### DATA SECTION
-------
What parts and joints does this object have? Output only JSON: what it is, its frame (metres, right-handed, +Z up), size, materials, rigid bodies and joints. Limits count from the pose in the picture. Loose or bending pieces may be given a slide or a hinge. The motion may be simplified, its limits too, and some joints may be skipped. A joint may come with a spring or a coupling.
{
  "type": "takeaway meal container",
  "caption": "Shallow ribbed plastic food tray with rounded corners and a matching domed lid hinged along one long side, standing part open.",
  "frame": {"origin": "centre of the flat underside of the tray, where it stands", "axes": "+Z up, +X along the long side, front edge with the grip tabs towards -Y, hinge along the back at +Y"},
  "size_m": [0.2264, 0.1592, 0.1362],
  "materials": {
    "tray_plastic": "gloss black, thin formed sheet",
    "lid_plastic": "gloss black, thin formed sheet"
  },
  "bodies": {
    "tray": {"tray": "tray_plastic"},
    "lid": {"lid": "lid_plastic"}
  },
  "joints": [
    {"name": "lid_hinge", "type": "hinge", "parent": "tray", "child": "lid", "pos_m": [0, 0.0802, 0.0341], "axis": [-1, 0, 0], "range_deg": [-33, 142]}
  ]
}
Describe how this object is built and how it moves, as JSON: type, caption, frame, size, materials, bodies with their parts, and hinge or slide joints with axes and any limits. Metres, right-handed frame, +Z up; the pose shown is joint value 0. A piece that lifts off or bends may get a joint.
-------
### SET TASK
Write out the entries in full, exactly as given.

### RESPONSE TO THIS TASK
What parts and joints does this object have? Output only JSON: what it is, its frame (metres, right-handed, +Z up), size, materials, rigid bodies and joints. Limits count from the pose in the picture. Loose or bending pieces may be given a slide or a hinge. The motion may be simplified, its limits too, and some joints may be skipped. A joint may come with a spring or a coupling.
{
  "type": "takeaway meal container",
  "caption": "Shallow ribbed plastic food tray with rounded corners and a matching domed lid hinged along one long side, standing part open.",
  "frame": {"origin": "centre of the flat underside of the tray, where it stands", "axes": "+Z up, +X along the long side, front edge with the grip tabs towards -Y, hinge along the back at +Y"},
  "size_m": [0.2264, 0.1592, 0.1362],
  "materials": {
    "tray_plastic": "gloss black, thin formed sheet",
    "lid_plastic": "gloss black, thin formed sheet"
  },
  "bodies": {
    "tray": {"tray": "tray_plastic"},
    "lid": {"lid": "lid_plastic"}
  },
  "joints": [
    {"name": "lid_hinge", "type": "hinge", "parent": "tray", "child": "lid", "pos_m": [0, 0.0802, 0.0341], "axis": [-1, 0, 0], "range_deg": [-33, 142]}
  ]
}
Describe how this object is built and how it moves, as JSON: type, caption, frame, size, materials, bodies with their parts, and hinge or slide joints with axes and any limits. Metres, right-handed frame, +Z up; the pose shown is joint value 0. A piece that lifts off or bends may get a joint.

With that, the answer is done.